Record coral kill-off on Great Barrier Reef raises alarm
A MASS bleaching event on the Great Barrier Reef this year killed more corals than ever before, scientists said yesterday, sounding the alarm over the delicate ecosystem.
The 2,300-kilometre long reef – the world’s biggest – suffered its most severe bleaching in recorded history, due to warming sea temperatures during March and April, with the northern third bearing the brunt.
Follow-up under water sur veys, backing earlier aerial studies, have revealed a 700-kilometre stretch of reefs in the less-accessible north lost two-thirds of shallow-water corals in the past eight to nine months.
“Most of the losses in 2016 have occurred in the northern, most-pristine part of the Great Barrier Reef,” said Terry Hughes, head of the Centre of Excellence for Coral Reef Studies at James Cook University. Further south over the vast central and southern regions, including major tourist areas around Cairns and the Whitsunday Islands, there was a much lower toll.
Bleaching occurs when abnormal environmental conditions, such as warmer sea temperatures, cause corals to expel tiny photosynthetic algae, draining them of their colour.
Algae are vital to the coral, which uses the organic products of photosynthesis to help it grow. The loss of algae makes the host vulnerable to disease and means it will eventually die. But coral can recover if the water temperature drops and the algae are able to recolonise them.
Environmentalists blame the burning of fossil fuels for global warming and repeated calls yesterday for Australia to abandon coal mining to help prevent further bleaching disasters.
“This is the devastating price we are paying for the Australian government propping up the coal industry,” said Greenpeace Australia reef campaigner Shani Tager. “A credible plan to protect the reef must address climate change and start with a ban on new coal mines.”

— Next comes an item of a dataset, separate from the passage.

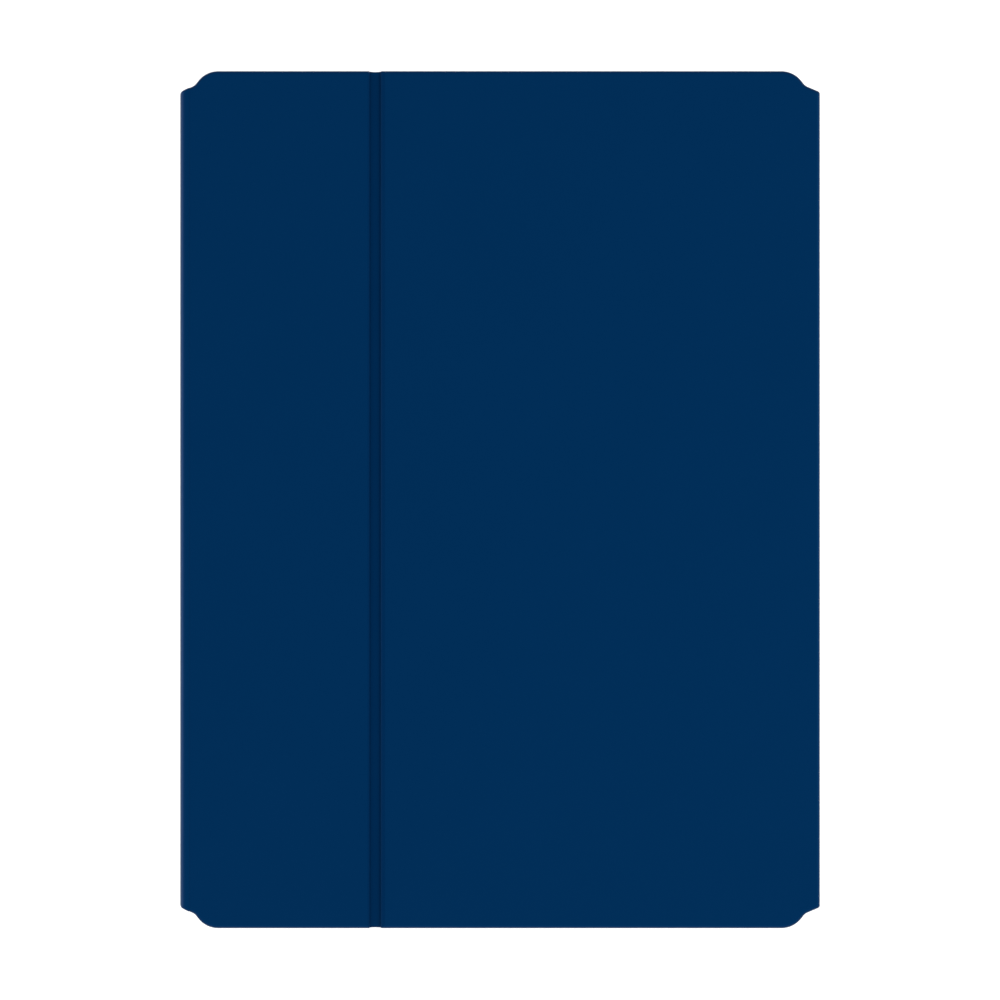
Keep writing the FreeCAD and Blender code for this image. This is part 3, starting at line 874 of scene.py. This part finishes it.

Canberra insists it is doing more than ever to safeguard the reef, which is also under pressure from farming run-off, development and the coral-eating crown-of-thorns starfish, committing more than A$2 billion (US$1.5 billion) over the next decade.
Scientists estimate the northern region, which teems with marine life, will take at least 10-15 years to regain lost corals, but are concerned that a fourth major bleaching event may occur before that, hampering the recovery.
The reef studies centre warned earlier this year that if greenhouse gas levels keep rising, similar events would be the new normal, occurring every two years by the mid-2030s. Given reefs need so long to recover, it said “we are likely to lose large parts of the Great Barrier Reef in just a couple of decades”.